Samantha recommends the book because of the use of imagery and chemistry between the characters.


3: “It Ends With Us” by Colleen Hoover

Genre: Romance

Sophomore Lauren Mehta’s pick “It Ends With Us” enthralls readers with a sexy heartbreak and redemption storyline, examining the effects of domestic abuse and the impression of first love in the depths of the heart.
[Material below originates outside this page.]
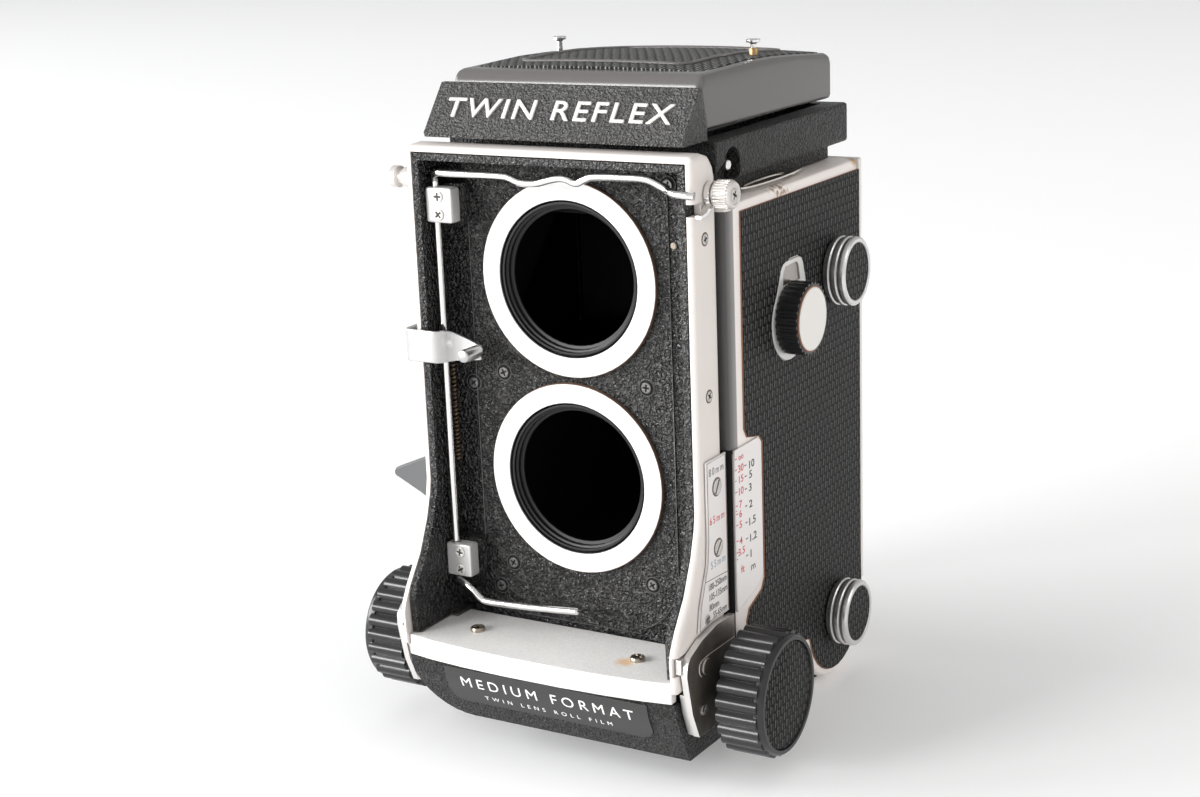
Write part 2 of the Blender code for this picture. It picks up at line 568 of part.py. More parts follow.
# ---------------------------------------------------------------- lens-change knob
change_centre = (CHANGE_Y, CHANGE_Z)
outline = []
for i in range(30):
    for part, reach in ((0.1, 9.1), (0.4, 9.1), (0.6, 8.6), (0.9, 8.6)):
        angle = 2 * math.pi * (i + part) / 30
        outline.append((CHANGE_Y + reach * math.cos(angle), CHANGE_Z + reach * math.sin(angle)))
change = place("lens_change_knob", prism(outline, "X", 42.0, 47.5), "knob_black", (45.0, CHANGE_Y, CHANGE_Z))
join(change, rod(2.2, "X", change_centre, 33.0, 43.0, 16), "shaft")

# ---------------------------------------------------------------- spool knobs on the right
for tag, z in (("top", SPOOL_TOP_Z), ("low", SPOOL_LOW_Z)):
    profile = [
        (0, 29.0), (1.6, 29.0), (2.2, 30.0), (2.2, 41.9), (8.0, 41.9), (8.0, 42.5), (8.8, 42.8), (8.9, 43.6),
        (8.5, 43.9), (8.5, 44.5), (8.9, 44.8), (8.9, 45.6), (8.5, 45.9), (8.5, 46.5), (8.9, 46.8), (8.8, 47.6),
        (8.4, 48.0), (7.5, 48.0), (7.4, 47.7), (0, 47.7),
    ]
    place("spool_knob_" + tag, lathe(profile, "X", (SPOOL_Y, z), 36), "chrome", (45.0, SPOOL_Y, z))

# ---------------------------------------------------------------- winding on the left
wind_centre = (SPOOL_Y, SPOOL_TOP_Z)
wind = place("wind_knob", fluted_knob(wind_centre, 12.4, 0.6, 26, 42.2, 49.4, 0.0, -1), "knob_black",
             (-45.0, SPOOL_Y, SPOOL_TOP_Z))
join(wind, lathe([(0, -29.6), (2.0, -29.6), (2.6, -30.6), (2.6, -43.0), (0, -43.0)], "X", wind_centre, 20), "spindle")
cut(wind, box((-52.0, -47.4), (SPOOL_Y - 14.0, SPOOL_Y + 9.4), (SPOOL_TOP_Z - 2.6, SPOOL_TOP_Z + 2.6)), "crank_seat")
crank = place("wind_crank", box((-48.9, -47.7), (SPOOL_Y - 8.6, SPOOL_Y + 9.0), (SPOOL_TOP_Z - 2.3, SPOOL_TOP_Z + 2.3)),
              "satin_metal", (-48.3, SPOOL_Y - 8.0, SPOOL_TOP_Z))
join(crank, rod(2.1, "X", (SPOOL_Y + 6.4, SPOOL_TOP_Z), -53.4, -48.4, 16), "handle")
spool = place("take_up_spool", rod(3.9, "X", wind_centre, -28.6, 28.2, 20), "deep_black", (0.0, SPOOL_Y, SPOOL_TOP_Z))
for side in (-1, 1):
    low, high = sorted((side * 27.6, side * 28.4))
    join(spool, rod(12.4, "X", wind_centre, low, high, 32), "flange_" + "lr"[side > 0])
counter = place("counter_window", lathe(
    [(0, -41.7), (5.2, -41.7), (5.2, -42.3), (4.6, -42.7), (3.6, -42.7), (3.6, -42.2), (0, -42.2)], "X",
    (38.0, 120.0), 28), "satin_metal")

# ---------------------------------------------------------------- release lever on the left
LEVER_X = -39.4
LEVER_Y = 8.6
lever_outline = [
    *arc(LEVER_X, LEVER_Z, 2.4, -60, 60, 6), (-41.6, 63.0), (-43.0, 65.4), (-44.6, 67.6), (-46.0, 67.6), (-53.6, 64.4),
    (-60.2, 61.6), (-61.0, 60.4), (-60.6, 59.4), (-58.8, 58.6), (-52.6, 55.6), (-46.0, 51.6), (-44.6, 51.8),
    (-43.0, 55.2), (-41.6, 58.2),
]
lever = place("release_lever", prism(lever_outline, "Y", 7.2, 10.0), "satin_metal", (LEVER_X, LEVER_Y, LEVER_Z))
round_edges(lever, 0.4, 1)

# ---------------------------------------------------------------- door
door_pivot = (0.0, HINGE_Y, HINGE_Z)
door = place("back_door", box((-BODY_X, BODY_X), (80.6, 82.6), (21.2, 137.3)), "off_white_metal", door_pivot)
round_edges(door, 0.6, 2)
knuckle = [(82.2, 24.0), *arc(HINGE_Y, HINGE_Z, 1.7, 180, 380, 10), (84.4, 21.0), (82.6, 24.4)]
join(door, prism(knuckle, "X", -26.6, 26.6), "knuckle")
cut(door, rod(1.05, "X", (HINGE_Y, HINGE_Z), -30.0, 30.0, 12), "bore")
place("door_hinge_pin", rod(0.7, "X", (HINGE_Y, HINGE_Z), -32.0, 32.0, 12), "satin_metal")
pressure = place("pressure_plate", box((-30.5, 30.5), (77.4, 78.6), (38.0, 98.0)), "deep_black", door_pivot)
round_edges(pressure, 0.5, 1)
for z in (52.0, 84.0):
    join(pressure, rod(3.0, "Y", (0.0, z), 78.0, 80.3, 12), "spring_%d" % z)

latch = place("door_latch", box((-9.0, 9.0), (78.7, 82.5), (137.9, 139.3)), "satin_metal", (0.0, 80.0, 138.6))
for i in range(2):
    y = 79.5 + 1.4 * i
    cut(latch, box((-6.0, 6.0), (y, y + 0.8), (138.8, 140.0)), "grip_%d" % i)

# ---------------------------------------------------------------- hood
hood = place("hood_base", box((-HOOD_X, HOOD_X), (HOOD_FRONT, HOOD_BACK), (HOOD_LOW, HOOD_TOP)), "crinkle_black")
round_edges(hood, 0.8, 2)
join(hood, box((-34.4, 34.4), (10.0, 75.6), (137.8, 142.4)), "neck")
cut(hood, box((-31.6, 31.6), (11.6, 78.0), (140.4, 153.0)), "well")
cut(hood, box((-30.8, 30.8), (12.0, 72.4), (136.0, 141.0)), "screen_seat")
for side in (-1, 1):
    low, high = sorted((side * 33.2, side * 40.0))
    notch = [(4.0, 134.0), (4.0, 142.6), (12.4, 146.6), *arc(15.6, 145.2, 4.1, 155, 0, 10), (19.7, 143.0), (18.2, 141.0), (18.2, 134.0)]
    cut(hood, prism(notch, "X", low, high), "notch_" + "lr"[side > 0])
    join(hood, rod(1.3, "X", (15.6, 145.0), *sorted((side * 32.8, side * 35.4)), 16), "pin_" + "lr"[side > 0])

plate_profile = [
    (-5.8, 153.0), (3.0, 164.1), (4.6, 164.1), (5.4, 160.0), (6.4, 156.0), (6.6, 151.9), (-5.4, 151.9),
]
nameplate = place("nameplate_block", prism(plate_profile, "X", -35.3, 35.3), "crinkle_black")

leaf = place("hood_leaf", prism(
    [(34.8, 19.0), (36.8, 19.0), (38.6, 28.0), (39.5, 38.0), (39.2, 46.0), (37.6, 52.0), (36.2, 54.0), (34.8, 53.0)],
    "Z", 138.6, 139.1), "chrome")
join(leaf, rod(1.8, "Z", (36.6, 40.0), 137.8, 138.9, 16), "post")

lid_pivot = (0.0, LID_AXIS_Y, LID_AXIS_Z)
lid_side = [
    *arc(LID_AXIS_Y, LID_AXIS_Z, 3.6, 180, 95, 5), *LID_CROWN, (LID_BACK - 0.8, 163.6),
    (LID_BACK, 162.0), (LID_BACK, LID_LOW_BACK), (LID_AXIS_Y, LID_LOW), (7.6, 155.4),
]
lid = place("hood_lid", prism(lid_side, "X", -LID_X, LID_X), "gloss_black", lid_pivot)
round_edges(lid, 1.3, 2, 60)
cut(lid, prism([(11.4, 140.0), (11.4, 165.0), (34.0, 165.6), (60.0, 164.4), (78.2, 162.7), (78.2, 140.0)], "X", -32.7, 32.7), "inside")
cut(lid, prism([(2.0, 156.0), (LID_AXIS_Y - 3.2, 161.0), (14.0, 160.7), (14.0, 150.0), (2.0, 150.0)],
               "X", -32.7, 32.7), "front_open")
for side, tag in ((1, "right"), (-1, "left")):
    post = [(0, 167.1), (1.6, 167.1), (1.6, 167.7), (0.9, 167.9), (0.9, 170.3), (1.8, 170.5), (1.8, 171.1), (0, 171.1)]
    place("lid_post_" + tag, lathe(post, "Z", (side * 27.8, 46.5), 16), "chrome", lid_pivot)

FLAP_X = 31.0
for side, tag in ((1, "right"), (-1, "left")):
    flap_plan = [
        (side * FLAP_X, 13.2), (side * FLAP_X, 76.4), (side * (FLAP_X - 29.6), 46.8), (side * (FLAP_X - 29.6), 42.8),
    ]
    flap = place("hood_flap_" + tag, prism(flap_plan, "Z", 152.6, 153.2), "gloss_black", (side * FLAP_X, 44.8, 152.9))
back_plan = [(-30.0, 77.2), (30.0, 77.2), (27.0, 70.0), (22.0, 45.6), (-22.0, 45.6), (-27.0, 70.0)]
place("hood_flap_back", prism(back_plan, "Z", 154.4, 155.0), "gloss_black", (0.0, 77.2, 154.7))

MAG_Y = LID_AXIS_Y + 36.0
magnifier = place("magnifier_frame", box((-15.0, 15.0), (MAG_Y - 1.0, 76.0), (159.4, 160.8)), "gloss_black",
                  (0.0, MAG_Y, 160.1))
cut(magnifier, rod(11.6, "Z", (0.0, 62.0), 158.0, 166.0, 36), "hole")
lens_profile = [(0, 159.0), (6.0, 159.2), (11.2, 159.8), (11.2, 160.4), (6.0, 161.0), (0, 161.2)]
place("magnifier_lens", lathe(lens_profile, "Z", (0.0, 62.0), 32), "glass", (0.0, MAG_Y, 160.1))
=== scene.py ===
"""Looks of the twin lens reflex camera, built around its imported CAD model.

Lengths in the tables and calls below are millimetres in the build frame: X to the right when looking at the
lens side, Y back from the front plane of the lens mounts, Z up. BASE puts them in the frame's metres.
"""

import math

import bmesh
import bpy
from mathutils import Matrix, Vector
from mathutils.geometry import tessellate_polygon


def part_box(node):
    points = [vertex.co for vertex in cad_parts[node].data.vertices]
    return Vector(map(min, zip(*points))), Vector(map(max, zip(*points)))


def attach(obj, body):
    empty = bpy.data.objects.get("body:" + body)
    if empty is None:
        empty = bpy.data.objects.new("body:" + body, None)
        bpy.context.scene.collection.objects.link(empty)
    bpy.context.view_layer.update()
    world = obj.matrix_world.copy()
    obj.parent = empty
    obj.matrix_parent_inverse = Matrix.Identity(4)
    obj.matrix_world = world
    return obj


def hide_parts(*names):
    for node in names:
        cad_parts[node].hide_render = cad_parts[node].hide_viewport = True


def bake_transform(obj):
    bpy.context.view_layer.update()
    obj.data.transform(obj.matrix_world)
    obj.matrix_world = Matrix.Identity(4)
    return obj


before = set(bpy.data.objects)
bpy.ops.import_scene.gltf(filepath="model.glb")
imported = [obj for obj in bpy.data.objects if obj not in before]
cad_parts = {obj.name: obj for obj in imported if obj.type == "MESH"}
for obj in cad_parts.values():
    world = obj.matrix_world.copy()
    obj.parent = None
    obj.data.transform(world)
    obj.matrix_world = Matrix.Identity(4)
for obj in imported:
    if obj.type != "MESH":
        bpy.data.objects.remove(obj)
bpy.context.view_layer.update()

MM = 0.001
VIEW_Z = 118.0
TAKE_Z = 68.0
ring_low, ring_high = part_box("mount_ring_view")
BASE = Vector((
    (ring_low.x + ring_high.x) / 2,
    ring_low.y,
    (ring_low.z + ring_high.z) / 2 - VIEW_Z * MM,
))


STANDARD = "front_standard"
BODY = "camera_body"
LOBE = (63.0, 19.4)
TOP_SPOOL = (63.0, 111.2)
CHANGE = (36.0, 104.6)
LID_POST = (27.8, 46.5)
CASTING_SCREWS = ((-3.6, 131.0), (-3.4, 94.0))
INK_DEPTH = 0.04


def spot(node, side=0):
    """A corner of a CAD node's box in build millimetres: 0 the lowest, 1 the highest."""
    return (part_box(node)[side] - BASE) / MM


# -- shapes, in build millimetres
def turn(point, axis):
    """A point (u, v, w) of a profile with w along the axis, as (x, y, z)."""
    u, v, w = point
    return {"X": (w, u, v), "Y": (u, w, v), "Z": (u, v, w)}[axis]


def slab(loops, axis, low, high, bm=None):
    """Closed outlines (the first outside, the others holes) pushed along an axis."""
    bm = bm or bmesh.new()
    flat = [[Vector((u, v, 0.0)) for u, v in loop] for loop in loops]
    points = [p for loop in flat for p in loop]
    ends = []
    for level in (low, high):
        ends.append([bm.verts.new(turn((p.x, p.y, level), axis)) for p in points])
    for tri in tessellate_polygon(flat):
        bm.faces.new([ends[0][i] for i in tri])
        bm.faces.new([ends[1][i] for i in reversed(tri)])
    start = 0
    for loop in flat:
        count = len(loop)
        for i in range(count):
            a, b = start + i, start + (i + 1) % count
            bm.faces.new((ends[0][a], ends[0][b], ends[1][b], ends[1][a]))
        start += count
    return bm


def box(x, y, z, bm=None):
    return slab([[(x[0], y[0]), (x[1], y[0]), (x[1], y[1]), (x[0], y[1])]], "Z", z[0], z[1], bm)


def lathe(profile, axis, centre, steps=64, bm=None, closed=True):
    """Turn a profile of (radius, along) points about an axis through the centre (the two other axes)."""
    bm = bm or bmesh.new()
    rings = []
    for radius, along in profile:
        count = 1 if radius < 1e-6 else steps
        ring = []
        for i in range(count):
            angle = 2 * math.pi * i / steps
            u = centre[0] + radius * math.cos(angle)
            v = centre[1] + radius * math.sin(angle)
            ring.append(bm.verts.new(turn((u, v, along), axis)))
        rings.append(ring)
    pairs = list(zip(rings, rings[1:]))
    if closed:
        pairs.append((rings[-1], rings[0]))
    for a, b in pairs:
        if len(a) == 1 and len(b) == 1:
            continue
        for i in range(steps):
            j = (i + 1) % steps
            if len(a) == 1:
                bm.faces.new((a[0], b[i], b[j]))
            elif len(b) == 1:
                bm.faces.new((a[i], b[0], a[j]))
            else:
                bm.faces.new((a[i], b[i], b[j], a[j]))
    return bm


def circle(radius, centre=(0.0, 0.0), steps=48, start=0.0, end=360.0):
    full = abs(end - start) >= 360.0
    count = steps if full else steps + 1
    points = []
    for i in range(count):
        angle = math.radians(start + (end - start) * i / steps)
        points.append((centre[0] + radius * math.cos(angle), centre[1] + radius * math.sin(angle)))
    return points


def tube(bm, rings, closed=False):
    """Faces from ring to ring, round to the first ring when closed and capped at both ends when not."""
    pairs = list(zip(rings, rings[1:]))
    if closed:
        pairs.append((rings[-1], rings[0]))
    for a, b in pairs:
        for k in range(len(a)):
            j = (k + 1) % len(a)
            bm.faces.new((a[k], a[j], b[j], b[k]))
    if not closed:
        bm.faces.new(list(reversed(rings[0])))
        bm.faces.new(rings[-1])
    return bm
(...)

Following her move to Boston, Lily is conflicted with feelings of love and lust for deeply troubled Ryle while combating feelings for long-lost-love Atlas, all in the city they were supposed to start a life in many years ago.

Lauren read the book following a promising recommendation from her friends.

2: “The Fellowship of the Ring” by J.R.R. Tolkien

Genre: Fantasy

Senior Mike Olsen’s pick “The Fellowship of the Ring” is the prologue to Lord of the Rings, giving readers who loved or missed the Hobbit a run-down of the storyline continued in the next work. After being entrusted with the ring by aged Uncle Bilbo, Frodo Baggins determines to guard it closely despite Dark Lord Sauron’s threats to take it back. Frodo embarks on an arduous journey across Middle-Earth to defeat the dark lord and carry on the ring’s legacy.

Mike expressed his enjoyment of the way Tolkien creates Middle-Earth with layers of dimension, leaving behind an extremely engrossing setting.


1: “The Poet X” by Elizabeth Acevedo

Genre: Poetry

Senior Dylan Sessoms’ pick “The Poet X” is a collection of poems that speaks louder than traditional words ever could. Containing poems written exclusively by fictional main character Xiomara Bautista, this collection documents her coming of age as she experiences love, fitting in, and looking different, all for the first time. Facing religious burden at the hands of her family, she must express herself without their knowledge.

Dylan decided to give the book a try because of his interest in poetry.